In the event of bankruptcy, many luxury brands relying on Farfetch as a sales channel would experience sales declines. Losing this significant platform and sales channel could result in surplus inventory, potentially leading to discounted sales or write-offs. Moreover, the sudden loss of Farfetch could mean several thousand employees also losing their jobs overnight. The inherent issue in Farfetch's model lies in its expensive delivery structure, leading to consistent losses and minimal progress toward profitability.

Can the industry adapt without Farfetch?

While brands on the Farfetch platform may attempt to redirect their stock to other fashion platforms, the saturation levels of these channels pose a challenge. Historical sales data might not align with the current capacity of alternative platforms, potentially necessitating additional marketing expenses or discounted sales to alleviate surplus inventory.

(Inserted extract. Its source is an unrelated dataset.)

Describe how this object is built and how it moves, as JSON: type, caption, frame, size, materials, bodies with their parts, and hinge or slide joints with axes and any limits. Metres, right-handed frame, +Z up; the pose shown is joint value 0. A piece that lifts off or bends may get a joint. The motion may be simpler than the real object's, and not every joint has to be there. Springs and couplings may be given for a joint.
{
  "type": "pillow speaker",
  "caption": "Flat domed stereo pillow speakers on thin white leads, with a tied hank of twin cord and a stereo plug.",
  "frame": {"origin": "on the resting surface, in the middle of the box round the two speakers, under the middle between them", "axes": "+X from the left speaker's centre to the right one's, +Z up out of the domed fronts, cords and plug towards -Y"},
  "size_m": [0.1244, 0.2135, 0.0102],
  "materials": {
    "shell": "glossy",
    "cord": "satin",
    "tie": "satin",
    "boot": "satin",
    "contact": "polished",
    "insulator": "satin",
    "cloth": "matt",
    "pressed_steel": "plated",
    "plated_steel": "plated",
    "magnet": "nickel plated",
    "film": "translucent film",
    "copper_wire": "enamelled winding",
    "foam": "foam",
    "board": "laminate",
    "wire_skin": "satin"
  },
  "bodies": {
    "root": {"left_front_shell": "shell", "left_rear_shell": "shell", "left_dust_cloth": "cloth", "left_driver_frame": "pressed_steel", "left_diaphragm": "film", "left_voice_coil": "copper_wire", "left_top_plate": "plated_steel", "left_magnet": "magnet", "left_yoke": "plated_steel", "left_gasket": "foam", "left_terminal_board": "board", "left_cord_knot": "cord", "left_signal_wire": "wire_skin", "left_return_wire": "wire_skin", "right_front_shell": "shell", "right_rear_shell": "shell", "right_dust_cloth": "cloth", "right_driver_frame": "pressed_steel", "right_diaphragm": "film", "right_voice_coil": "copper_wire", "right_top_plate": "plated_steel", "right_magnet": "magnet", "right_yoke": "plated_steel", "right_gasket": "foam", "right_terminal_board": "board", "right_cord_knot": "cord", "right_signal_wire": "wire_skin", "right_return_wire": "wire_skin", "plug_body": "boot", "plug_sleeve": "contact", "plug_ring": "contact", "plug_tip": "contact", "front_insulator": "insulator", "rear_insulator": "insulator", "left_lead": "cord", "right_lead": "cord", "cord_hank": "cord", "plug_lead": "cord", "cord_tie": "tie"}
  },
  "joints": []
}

What are the root causes of this breakdown?

The challenges faced by Farfetch stem from inefficiencies caused by mismanagement of costs. The business's profitability and available capital were insufficient to sustain it, leading to the conclusion that its model was broken. Despite holding an unrivaled position in the market, Farfetch struggles to transition to profitability. Reductions in marketing spend and discounts contribute to a downward spiral as consumers turn to more price-competitive retailers.

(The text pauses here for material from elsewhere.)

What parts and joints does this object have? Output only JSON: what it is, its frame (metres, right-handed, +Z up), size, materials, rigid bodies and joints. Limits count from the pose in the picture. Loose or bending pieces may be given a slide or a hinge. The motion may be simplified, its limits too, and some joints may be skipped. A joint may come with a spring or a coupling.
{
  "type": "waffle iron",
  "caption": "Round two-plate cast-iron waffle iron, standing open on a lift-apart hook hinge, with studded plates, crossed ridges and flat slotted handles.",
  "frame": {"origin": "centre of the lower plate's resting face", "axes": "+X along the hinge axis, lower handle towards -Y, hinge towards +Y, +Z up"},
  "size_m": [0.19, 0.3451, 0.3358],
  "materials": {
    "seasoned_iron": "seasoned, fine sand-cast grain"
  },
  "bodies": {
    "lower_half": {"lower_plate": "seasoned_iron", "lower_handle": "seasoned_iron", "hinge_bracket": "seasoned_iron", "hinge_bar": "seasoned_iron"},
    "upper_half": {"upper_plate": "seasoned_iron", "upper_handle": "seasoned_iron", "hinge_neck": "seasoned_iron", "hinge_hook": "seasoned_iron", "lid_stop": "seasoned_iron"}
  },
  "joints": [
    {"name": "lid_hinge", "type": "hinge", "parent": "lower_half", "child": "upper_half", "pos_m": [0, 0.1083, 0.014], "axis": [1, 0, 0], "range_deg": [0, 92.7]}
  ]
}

Could this be an opportunity for physical retail?

The loyalty that consumers exhibit toward brands may encourage the resurgence of physical retail for certain brands. In contrast, online retailers like Farfetch may struggle to replicate this loyalty. The ideal outcome for Farfetch involves a capital injection, either from the founder or a new investor willing to underwrite the management's business plan. However, cost-saving measures and potential layoffs would be inevitable to enhance operational efficiency. In order to reduce risks, new capital is required to avoid bankruptcy concerns and improve operational efficiency for sustained profitability.

 

 

What is the future for Farfetch like?

As the business grapples with minimal financial progress and few financing options, the postponement of quarterly earnings publication raises questions in stock markets. In conclusion, even if the company secures a rescue deal ensuring immediate survival, numerous questions persist in the short term. Uncertainties loom over the company's ability to diminish its cash burn and head toward profitability, and it faces a journey to regain credibility with investors. This challenge comes from past disappointments tied to overly optimistic financial forecasts, which have subsequently led to the downsizing of initially very ambitious targets.